I gave some advice on selecting a dropping resistor in this recent topic: http://www.trains.com/community/forum/topic.asp?page=-1&TOPIC_ID=25324&REPLY_ID=247838#247838
I always used the insulated rail sections to activate and a small brick to get the 11 volts. That way, I had sufficent voltage to make them operate and not too much to burn them out.
Good Bob,
Look like we agree, I just didn’t want DJ to run the trains at 0-20 volts with U being common and try to run the Gates at 14 volts.
tom
I just run a seperate small transformer, that way I can use the min. voltage needed to operate the acc. Keeps bulbs lasting longer and the acc. run much cooler, no overheating the coils or the light bulbs. The inner throttle levers of a ZW are a good source for powering accesories, consider upgrading to a ZW transformer. Cheers Mike
If DJ can’t use any of the KW wiring options (not that we know that yet), I think a resistor would be a lot cheaper than a ZW. Are you still there, DJ?
Exactly. Currently the two loops run from A/B to U, so I will test connecting the gates to C, then, if that doesn’t provide enough power, to D.
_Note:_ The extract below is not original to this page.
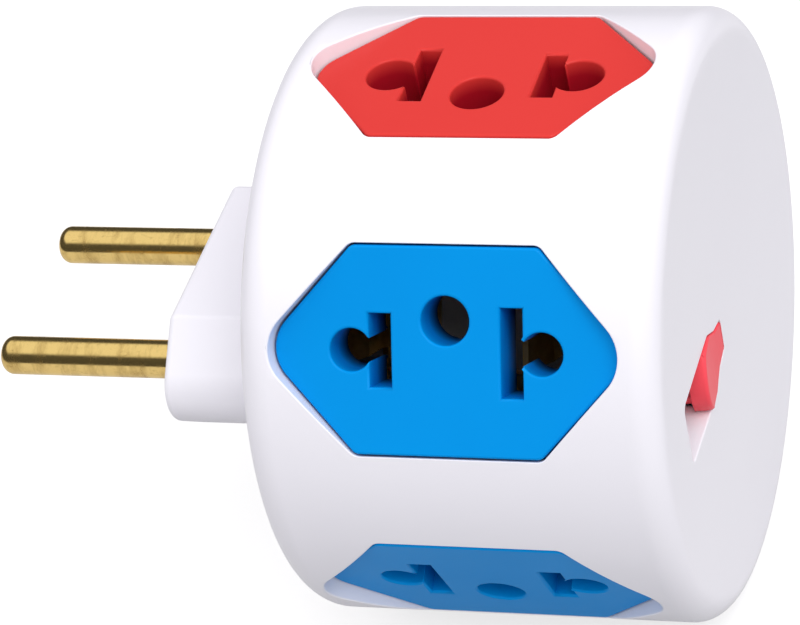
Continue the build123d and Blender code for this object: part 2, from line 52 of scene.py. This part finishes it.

Yup, I’m still here. I only access the internet from work, as I don’t have a web connection at home. Given how crazy this week has been, I probably won’t get a chance to experiment with this until Sunday.
One more suggestion: If the gate doesn’t work on C, try connecting it to the track voltage (A or B) for the other loop (without a train on that other loop), just so that you can adjust the voltage experimentally to see what voltage it does operate at. That may give you a feel for whether the 20 volts of terminal D is too much over its normal operating voltage.
By the way, do you have any operating instructions for these gates that might indicate what voltage they are intended for? If not that, do you know the model number? Someone here may be able to tell us more about them.